The enormous sums that are sitting on the sidelines in the US and Europe earning token returns are now flooding into stock and currency markets.

Accordingly, we are seeing strong rises in share prices across the globe, including a 1.3% rise in the Shanghai Composite index to a two-and-a-half-month high, leaving it up 13% on its 2010 low early in July.

As I pointed out last week before this latest share rise, the global mutual funds were overweight in cash by $US1.5 trillion, while US banks have $1.18 trillion in the Federal Reserve.

That money receives almost no return. It was simply being stored in cash because of fear of a double-dip recession, or something worse — another crisis in the global banking system.

However, it’s becoming clear that while US and European economies are not booming, they are making progress. And although China is slipping, the Chinese government seems to have the situation under control and the market hopes that China will ease monetary policy later in the year.

Accordingly, the markets believe the risk of a double-dip recession has abated. And as metal and stock markets start to rise, those with cash on the sidelines have to invest it or be left behind.
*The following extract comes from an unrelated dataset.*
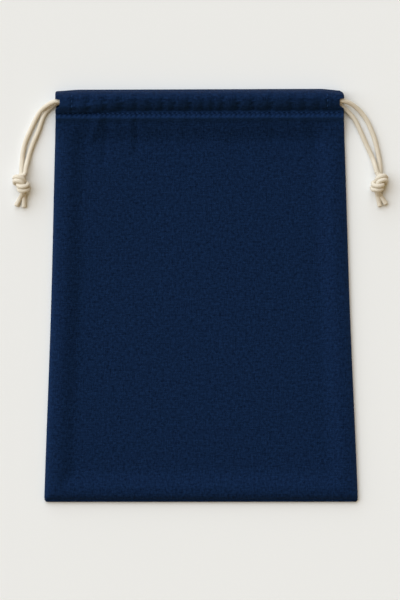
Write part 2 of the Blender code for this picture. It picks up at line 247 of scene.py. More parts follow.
def cotton_cord():
    """Ecru cotton: a fine braid with painted shade in its valleys, a deeper cream, and darker fibres and
    worn places, with a faint lengthwise streak.
    """
    shader = Shader("ecru_cord")
    place, around, along = uv_of(shader, "cord")
    one_way = (around * BRAID_STRANDS + along / BRAID_REPEAT).wave()
    other_way = (around * BRAID_STRANDS - along / BRAID_REPEAT).wave()
    braid = one_way.math("MAXIMUM", other_way)
    fibres = shader.speckle(stretched(shader, place, *FIBRES), 1.0, 3)
    worn = shader.speckle(stretched(shader, place, *WORN_PLACES), 1.0, 2)
    valley_shade_and_tone = (1 - braid) * 0.5 + (fibres - 0.5) * 0.5 + (worn - 0.5) * 0.45
    shader.fill(
        shader.surface,
        {
            "Base Color": shader.blend(valley_shade_and_tone.clamped(), ECRU, ECRU_DEEP),
            "Roughness": 0.72,
            "Specular IOR Level": 0.25,
            "Normal": shader.bump(braid * 0.6 + fibres * 0.4, 0.00012),
        },
    )
    return shader.material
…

If this were to continue then it has a well-proven element of self-fulfilment. Those companies that need equity can raise it. With higher share prices and stronger balance sheets, businesses around the world step out with greater confidence employing people, and so on.

What world markets do not need at this stage is a major reversal such as a bank crisis or a sovereign debt default by Hungary or Greece. And, the longer-term problem of funding the mountains of sovereign and corporate debt — including bank borrowing — remain.

The bulls believe we are at the start of a new upward phase. For them to be right, we have to overcome the enormous future demands of the debt markets, which in time will suck money out of equities via higher interest rates.